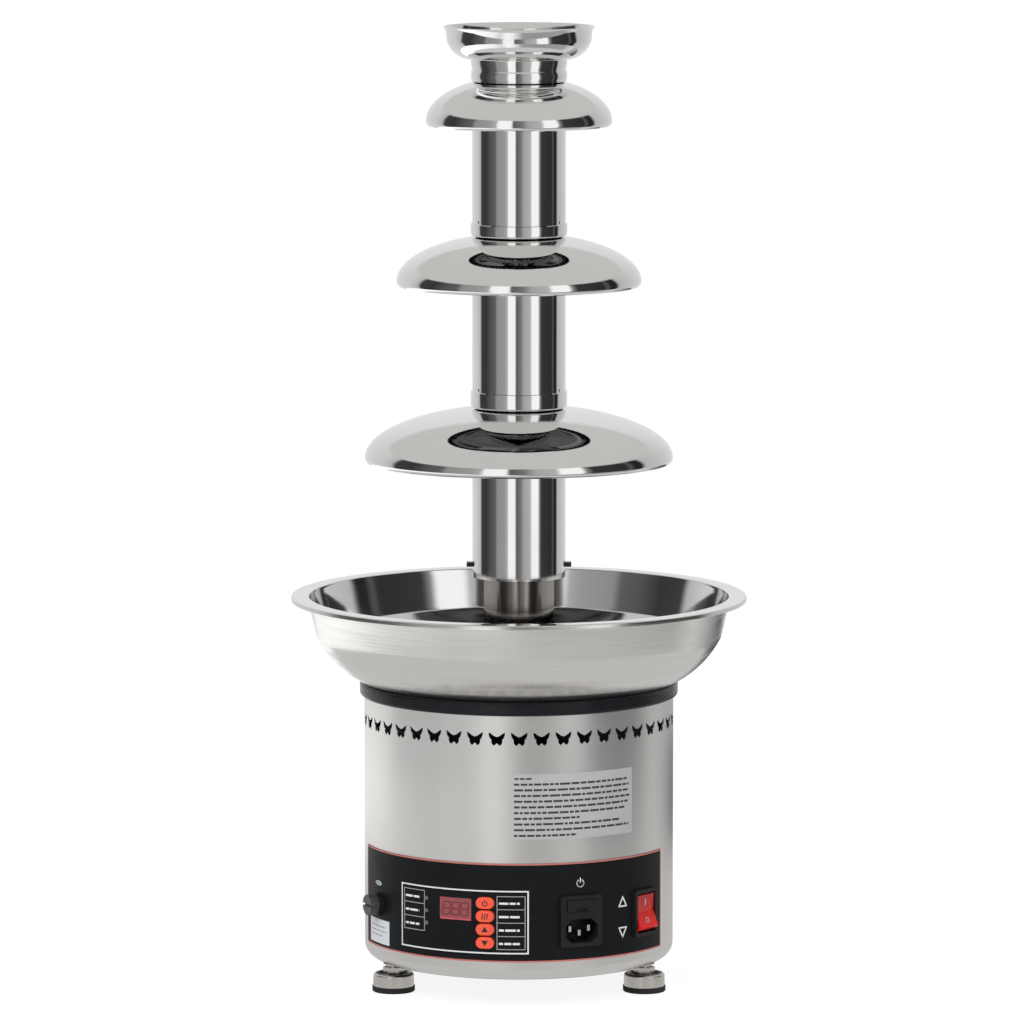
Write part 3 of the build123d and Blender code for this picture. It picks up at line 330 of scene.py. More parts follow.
def inner_side(recipe, place):
    """1 on a shell's inner side, which looks down or towards the Z axis, and 0 on its outer side."""
    facing = recipe.add("ShaderNodeNewGeometry").outputs["Normal"]
    x, y, z = recipe.split(place)
    level = recipe.vector("NORMALIZE", recipe.join(x, y, 0.0))
    outward = recipe.vector("DOT_PRODUCT", facing, level)
    upward = recipe.math("MULTIPLY", recipe.split(facing)[2], 0.5)
    return recipe.spread(recipe.math("ADD", outward, upward), -0.10, 0.0, 1.0, 0.0, True)


def mirror_steel(name="mirror steel", under=1.0):
    """Polished stainless steel: a near mirror with soft smudges and faint turning lines. Under tells how much of its
    brightness the inner side keeps, as painted shade under a hollow shell such as a dome."""
    tone = finishes()
    made, recipe, shader, place = material(name)
    marks = use(recipe, handling_marks(), Position=place, Scale=16.0)
    lines = use(recipe, turned_lines(), Position=place, Lines=520.0, Length=2.2)
    shader.inputs["Metallic"].default_value = 1.0
    polished = recipe.mix(marks["Smudge"], shade(tone.mirror_tint, 1.0), shade(tone.mirror_tint, 0.95))
    # Painted shade: the inner side is darkened to the under share of the steel's tint.
    if under < 1.0:
        polished = recipe.mix(inner_side(recipe, place), polished, shade(tone.mirror_tint, under))
    recipe.put(polished, shader.inputs["Base Color"])
    rough = recipe.math("ADD", tone.mirror_gloss, recipe.math("MULTIPLY", marks["Smudge"], 0.035))
    rough = recipe.math("ADD", rough, recipe.math("MULTIPLY", marks["Scratch"], 0.05))
    recipe.put(rough, shader.inputs["Roughness"])
    height = recipe.math("ADD", recipe.math("MULTIPLY", lines["Lines"], 0.5), recipe.math("MULTIPLY", marks["Smudge"], 0.5))
    recipe.put(recipe.bump(height, 0.05, 0.0002), shader.inputs["Normal"])
    return made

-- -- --

[Objective]: Please set down the whole listing above without altering a single line.

[Response below]:
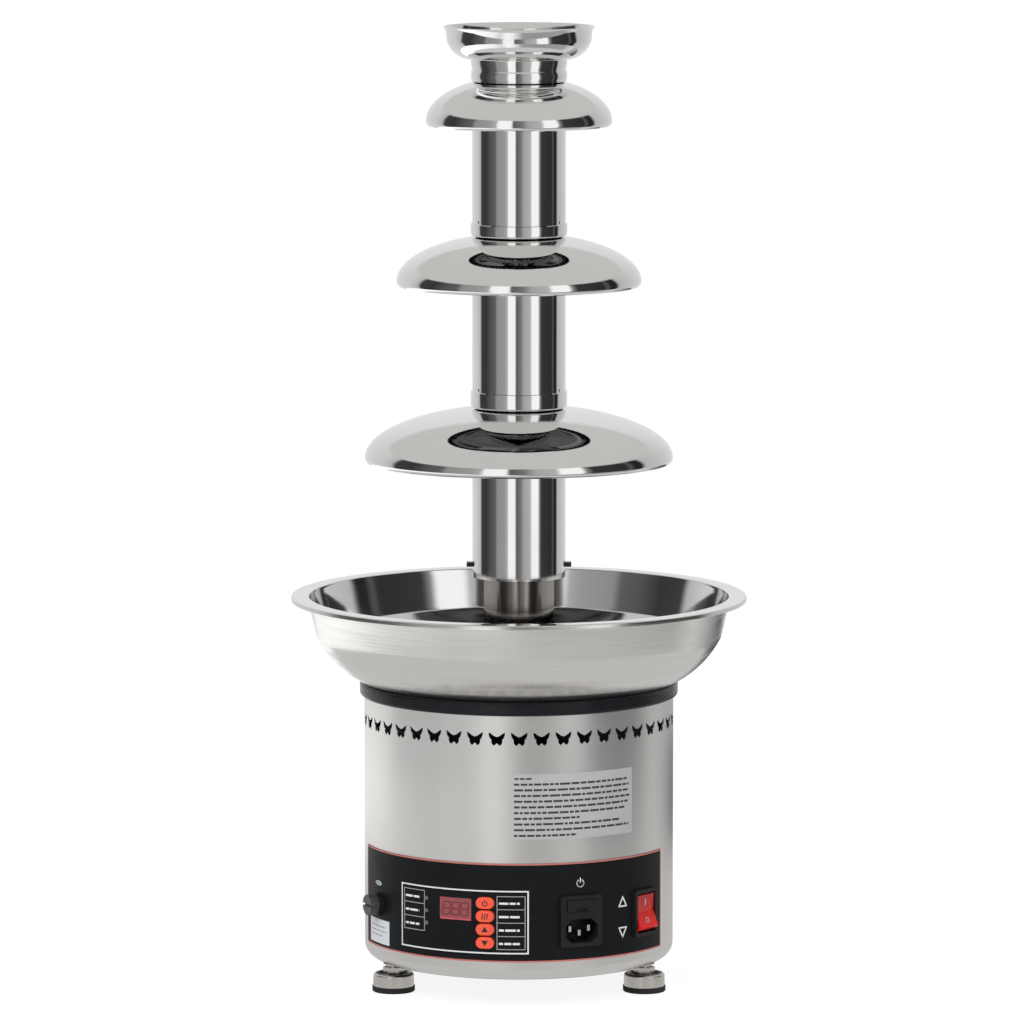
Write part 3 of the build123d and Blender code for this picture. It picks up at line 330 of scene.py. More parts follow.
def inner_side(recipe, place):
    """1 on a shell's inner side, which looks down or towards the Z axis, and 0 on its outer side."""
    facing = recipe.add("ShaderNodeNewGeometry").outputs["Normal"]
    x, y, z = recipe.split(place)
    level = recipe.vector("NORMALIZE", recipe.join(x, y, 0.0))
    outward = recipe.vector("DOT_PRODUCT", facing, level)
    upward = recipe.math("MULTIPLY", recipe.split(facing)[2], 0.5)
    return recipe.spread(recipe.math("ADD", outward, upward), -0.10, 0.0, 1.0, 0.0, True)


def mirror_steel(name="mirror steel", under=1.0):
    """Polished stainless steel: a near mirror with soft smudges and faint turning lines. Under tells how much of its
    brightness the inner side keeps, as painted shade under a hollow shell such as a dome."""
    tone = finishes()
    made, recipe, shader, place = material(name)
    marks = use(recipe, handling_marks(), Position=place, Scale=16.0)
    lines = use(recipe, turned_lines(), Position=place, Lines=520.0, Length=2.2)
    shader.inputs["Metallic"].default_value = 1.0
    polished = recipe.mix(marks["Smudge"], shade(tone.mirror_tint, 1.0), shade(tone.mirror_tint, 0.95))
    # Painted shade: the inner side is darkened to the under share of the steel's tint.
    if under < 1.0:
        polished = recipe.mix(inner_side(recipe, place), polished, shade(tone.mirror_tint, under))
    recipe.put(polished, shader.inputs["Base Color"])
    rough = recipe.math("ADD", tone.mirror_gloss, recipe.math("MULTIPLY", marks["Smudge"], 0.035))
    rough = recipe.math("ADD", rough, recipe.math("MULTIPLY", marks["Scratch"], 0.05))
    recipe.put(rough, shader.inputs["Roughness"])
    height = recipe.math("ADD", recipe.math("MULTIPLY", lines["Lines"], 0.5), recipe.math("MULTIPLY", marks["Smudge"], 0.5))
    recipe.put(recipe.bump(height, 0.05, 0.0002), shader.inputs["Normal"])
    return made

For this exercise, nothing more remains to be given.